• **Provided material**
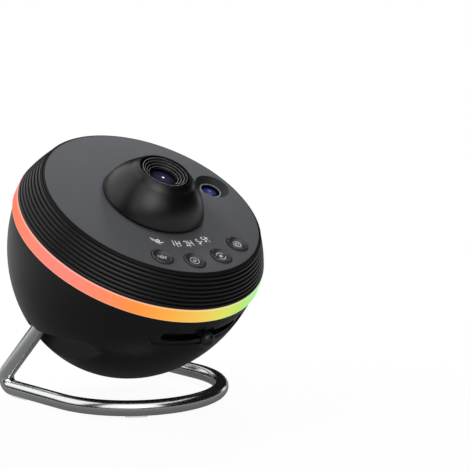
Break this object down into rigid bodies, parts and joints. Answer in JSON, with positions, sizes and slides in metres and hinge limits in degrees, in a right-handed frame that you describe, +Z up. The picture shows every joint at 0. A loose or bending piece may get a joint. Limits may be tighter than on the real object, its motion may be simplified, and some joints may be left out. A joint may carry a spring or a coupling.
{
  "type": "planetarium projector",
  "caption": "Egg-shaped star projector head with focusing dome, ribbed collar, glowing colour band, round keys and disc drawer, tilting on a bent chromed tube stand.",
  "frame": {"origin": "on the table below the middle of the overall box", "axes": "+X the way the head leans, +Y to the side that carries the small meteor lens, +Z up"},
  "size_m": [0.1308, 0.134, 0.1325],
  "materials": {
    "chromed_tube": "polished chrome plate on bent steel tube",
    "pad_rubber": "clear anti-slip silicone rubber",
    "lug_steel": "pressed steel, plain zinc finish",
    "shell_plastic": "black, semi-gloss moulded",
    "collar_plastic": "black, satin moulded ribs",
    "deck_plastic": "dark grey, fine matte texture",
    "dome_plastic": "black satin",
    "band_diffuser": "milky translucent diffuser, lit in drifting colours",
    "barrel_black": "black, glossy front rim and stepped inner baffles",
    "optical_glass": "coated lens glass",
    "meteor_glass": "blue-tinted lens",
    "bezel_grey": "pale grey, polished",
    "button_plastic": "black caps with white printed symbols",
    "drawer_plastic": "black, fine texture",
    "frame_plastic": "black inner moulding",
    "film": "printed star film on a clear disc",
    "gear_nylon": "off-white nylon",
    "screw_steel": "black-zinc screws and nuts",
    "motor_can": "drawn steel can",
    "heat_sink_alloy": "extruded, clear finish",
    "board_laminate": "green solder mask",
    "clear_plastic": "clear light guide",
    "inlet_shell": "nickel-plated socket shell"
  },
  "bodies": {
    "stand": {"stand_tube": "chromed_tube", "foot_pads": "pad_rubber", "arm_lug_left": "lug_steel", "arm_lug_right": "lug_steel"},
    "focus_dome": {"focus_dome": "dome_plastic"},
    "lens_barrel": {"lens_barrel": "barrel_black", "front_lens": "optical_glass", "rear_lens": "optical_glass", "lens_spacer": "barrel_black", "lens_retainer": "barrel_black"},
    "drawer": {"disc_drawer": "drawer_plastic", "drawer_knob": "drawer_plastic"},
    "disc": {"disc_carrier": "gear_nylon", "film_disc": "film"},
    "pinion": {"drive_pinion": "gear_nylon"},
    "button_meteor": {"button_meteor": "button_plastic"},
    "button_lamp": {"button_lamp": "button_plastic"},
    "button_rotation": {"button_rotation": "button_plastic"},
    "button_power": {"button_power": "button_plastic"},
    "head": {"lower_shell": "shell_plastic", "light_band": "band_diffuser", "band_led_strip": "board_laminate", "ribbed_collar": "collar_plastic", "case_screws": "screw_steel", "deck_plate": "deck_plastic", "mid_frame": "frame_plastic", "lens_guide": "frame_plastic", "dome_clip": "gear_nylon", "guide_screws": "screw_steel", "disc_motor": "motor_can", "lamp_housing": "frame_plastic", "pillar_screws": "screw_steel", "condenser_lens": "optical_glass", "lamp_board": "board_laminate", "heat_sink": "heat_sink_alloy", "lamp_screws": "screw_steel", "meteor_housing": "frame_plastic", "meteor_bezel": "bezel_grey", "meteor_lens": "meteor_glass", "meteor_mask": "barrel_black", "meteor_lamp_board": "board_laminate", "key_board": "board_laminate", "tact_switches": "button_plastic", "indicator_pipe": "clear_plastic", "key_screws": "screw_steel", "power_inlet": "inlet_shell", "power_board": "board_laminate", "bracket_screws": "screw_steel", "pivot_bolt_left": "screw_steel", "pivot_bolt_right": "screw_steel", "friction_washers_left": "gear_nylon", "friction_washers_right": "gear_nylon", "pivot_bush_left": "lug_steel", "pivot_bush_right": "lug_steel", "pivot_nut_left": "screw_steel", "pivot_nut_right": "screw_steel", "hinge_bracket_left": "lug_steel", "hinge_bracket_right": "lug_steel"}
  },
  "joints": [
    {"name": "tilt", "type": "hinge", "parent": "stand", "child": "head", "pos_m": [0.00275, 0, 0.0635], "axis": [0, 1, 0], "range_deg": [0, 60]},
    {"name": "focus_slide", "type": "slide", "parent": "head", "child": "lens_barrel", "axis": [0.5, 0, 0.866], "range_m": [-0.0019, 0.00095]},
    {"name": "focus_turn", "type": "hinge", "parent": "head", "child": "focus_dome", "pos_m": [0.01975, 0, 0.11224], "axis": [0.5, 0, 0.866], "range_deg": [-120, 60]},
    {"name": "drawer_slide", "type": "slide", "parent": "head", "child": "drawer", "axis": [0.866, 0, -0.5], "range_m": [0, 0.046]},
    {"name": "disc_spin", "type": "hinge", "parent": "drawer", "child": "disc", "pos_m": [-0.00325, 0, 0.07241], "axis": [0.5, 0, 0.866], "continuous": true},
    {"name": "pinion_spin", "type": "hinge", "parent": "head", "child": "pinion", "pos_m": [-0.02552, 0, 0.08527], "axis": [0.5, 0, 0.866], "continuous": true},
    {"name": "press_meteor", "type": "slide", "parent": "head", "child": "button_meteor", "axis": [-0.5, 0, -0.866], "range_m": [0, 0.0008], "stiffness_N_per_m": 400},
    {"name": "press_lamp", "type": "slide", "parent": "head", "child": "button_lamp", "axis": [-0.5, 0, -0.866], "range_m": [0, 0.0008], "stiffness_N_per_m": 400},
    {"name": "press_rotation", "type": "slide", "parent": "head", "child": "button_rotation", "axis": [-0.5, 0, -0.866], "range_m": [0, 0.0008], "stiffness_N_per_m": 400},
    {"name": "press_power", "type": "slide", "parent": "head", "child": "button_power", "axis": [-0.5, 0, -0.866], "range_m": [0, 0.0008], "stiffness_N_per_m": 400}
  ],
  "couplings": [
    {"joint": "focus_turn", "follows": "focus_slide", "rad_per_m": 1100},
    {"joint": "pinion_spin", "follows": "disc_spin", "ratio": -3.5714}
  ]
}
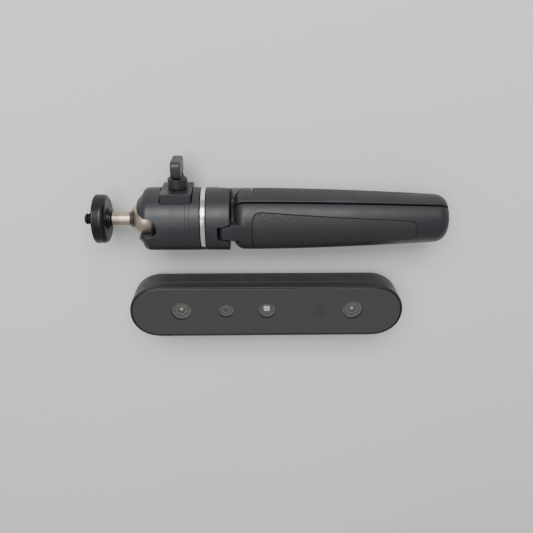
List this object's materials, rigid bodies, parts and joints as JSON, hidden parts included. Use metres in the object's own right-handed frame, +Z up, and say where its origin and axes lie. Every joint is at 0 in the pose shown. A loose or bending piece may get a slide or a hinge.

• **Task statement**
Print the records above in full, exactly.

• **Result of this task**
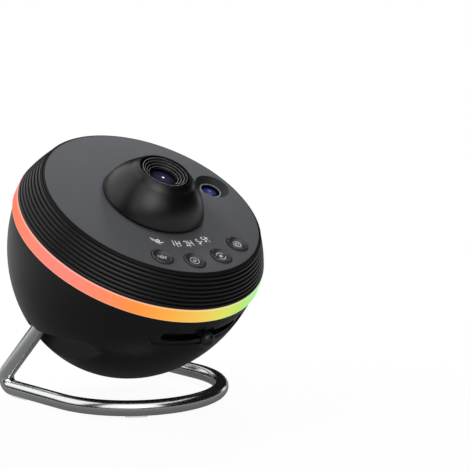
Break this object down into rigid bodies, parts and joints. Answer in JSON, with positions, sizes and slides in metres and hinge limits in degrees, in a right-handed frame that you describe, +Z up. The picture shows every joint at 0. A loose or bending piece may get a joint. Limits may be tighter than on the real object, its motion may be simplified, and some joints may be left out. A joint may carry a spring or a coupling.
{
  "type": "planetarium projector",
  "caption": "Egg-shaped star projector head with focusing dome, ribbed collar, glowing colour band, round keys and disc drawer, tilting on a bent chromed tube stand.",
  "frame": {"origin": "on the table below the middle of the overall box", "axes": "+X the way the head leans, +Y to the side that carries the small meteor lens, +Z up"},
  "size_m": [0.1308, 0.134, 0.1325],
  "materials": {
    "chromed_tube": "polished chrome plate on bent steel tube",
    "pad_rubber": "clear anti-slip silicone rubber",
    "lug_steel": "pressed steel, plain zinc finish",
    "shell_plastic": "black, semi-gloss moulded",
    "collar_plastic": "black, satin moulded ribs",
    "deck_plastic": "dark grey, fine matte texture",
    "dome_plastic": "black satin",
    "band_diffuser": "milky translucent diffuser, lit in drifting colours",
    "barrel_black": "black, glossy front rim and stepped inner baffles",
    "optical_glass": "coated lens glass",
    "meteor_glass": "blue-tinted lens",
    "bezel_grey": "pale grey, polished",
    "button_plastic": "black caps with white printed symbols",
    "drawer_plastic": "black, fine texture",
    "frame_plastic": "black inner moulding",
    "film": "printed star film on a clear disc",
    "gear_nylon": "off-white nylon",
    "screw_steel": "black-zinc screws and nuts",
    "motor_can": "drawn steel can",
    "heat_sink_alloy": "extruded, clear finish",
    "board_laminate": "green solder mask",
    "clear_plastic": "clear light guide",
    "inlet_shell": "nickel-plated socket shell"
  },
  "bodies": {
    "stand": {"stand_tube": "chromed_tube", "foot_pads": "pad_rubber", "arm_lug_left": "lug_steel", "arm_lug_right": "lug_steel"},
    "focus_dome": {"focus_dome": "dome_plastic"},
    "lens_barrel": {"lens_barrel": "barrel_black", "front_lens": "optical_glass", "rear_lens": "optical_glass", "lens_spacer": "barrel_black", "lens_retainer": "barrel_black"},
    "drawer": {"disc_drawer": "drawer_plastic", "drawer_knob": "drawer_plastic"},
    "disc": {"disc_carrier": "gear_nylon", "film_disc": "film"},
    "pinion": {"drive_pinion": "gear_nylon"},
    "button_meteor": {"button_meteor": "button_plastic"},
    "button_lamp": {"button_lamp": "button_plastic"},
    "button_rotation": {"button_rotation": "button_plastic"},
    "button_power": {"button_power": "button_plastic"},
    "head": {"lower_shell": "shell_plastic", "light_band": "band_diffuser", "band_led_strip": "board_laminate", "ribbed_collar": "collar_plastic", "case_screws": "screw_steel", "deck_plate": "deck_plastic", "mid_frame": "frame_plastic", "lens_guide": "frame_plastic", "dome_clip": "gear_nylon", "guide_screws": "screw_steel", "disc_motor": "motor_can", "lamp_housing": "frame_plastic", "pillar_screws": "screw_steel", "condenser_lens": "optical_glass", "lamp_board": "board_laminate", "heat_sink": "heat_sink_alloy", "lamp_screws": "screw_steel", "meteor_housing": "frame_plastic", "meteor_bezel": "bezel_grey", "meteor_lens": "meteor_glass", "meteor_mask": "barrel_black", "meteor_lamp_board": "board_laminate", "key_board": "board_laminate", "tact_switches": "button_plastic", "indicator_pipe": "clear_plastic", "key_screws": "screw_steel", "power_inlet": "inlet_shell", "power_board": "board_laminate", "bracket_screws": "screw_steel", "pivot_bolt_left": "screw_steel", "pivot_bolt_right": "screw_steel", "friction_washers_left": "gear_nylon", "friction_washers_right": "gear_nylon", "pivot_bush_left": "lug_steel", "pivot_bush_right": "lug_steel", "pivot_nut_left": "screw_steel", "pivot_nut_right": "screw_steel", "hinge_bracket_left": "lug_steel", "hinge_bracket_right": "lug_steel"}
  },
  "joints": [
    {"name": "tilt", "type": "hinge", "parent": "stand", "child": "head", "pos_m": [0.00275, 0, 0.0635], "axis": [0, 1, 0], "range_deg": [0, 60]},
    {"name": "focus_slide", "type": "slide", "parent": "head", "child": "lens_barrel", "axis": [0.5, 0, 0.866], "range_m": [-0.0019, 0.00095]},
    {"name": "focus_turn", "type": "hinge", "parent": "head", "child": "focus_dome", "pos_m": [0.01975, 0, 0.11224], "axis": [0.5, 0, 0.866], "range_deg": [-120, 60]},
    {"name": "drawer_slide", "type": "slide", "parent": "head", "child": "drawer", "axis": [0.866, 0, -0.5], "range_m": [0, 0.046]},
    {"name": "disc_spin", "type": "hinge", "parent": "drawer", "child": "disc", "pos_m": [-0.00325, 0, 0.07241], "axis": [0.5, 0, 0.866], "continuous": true},
    {"name": "pinion_spin", "type": "hinge", "parent": "head", "child": "pinion", "pos_m": [-0.02552, 0, 0.08527], "axis": [0.5, 0, 0.866], "continuous": true},
    {"name": "press_meteor", "type": "slide", "parent": "head", "child": "button_meteor", "axis": [-0.5, 0, -0.866], "range_m": [0, 0.0008], "stiffness_N_per_m": 400},
    {"name": "press_lamp", "type": "slide", "parent": "head", "child": "button_lamp", "axis": [-0.5, 0, -0.866], "range_m": [0, 0.0008], "stiffness_N_per_m": 400},
    {"name": "press_rotation", "type": "slide", "parent": "head", "child": "button_rotation", "axis": [-0.5, 0, -0.866], "range_m": [0, 0.0008], "stiffness_N_per_m": 400},
    {"name": "press_power", "type": "slide", "parent": "head", "child": "button_power", "axis": [-0.5, 0, -0.866], "range_m": [0, 0.0008], "stiffness_N_per_m": 400}
  ],
  "couplings": [
    {"joint": "focus_turn", "follows": "focus_slide", "rad_per_m": 1100},
    {"joint": "pinion_spin", "follows": "disc_spin", "ratio": -3.5714}
  ]
}
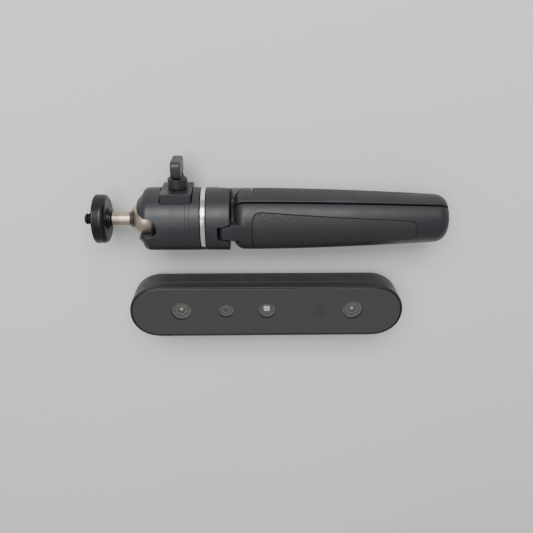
List this object's materials, rigid bodies, parts and joints as JSON, hidden parts included. Use metres in the object's own right-handed frame, +Z up, and say where its origin and axes lie. Every joint is at 0 in the pose shown. A loose or bending piece may get a slide or a hinge.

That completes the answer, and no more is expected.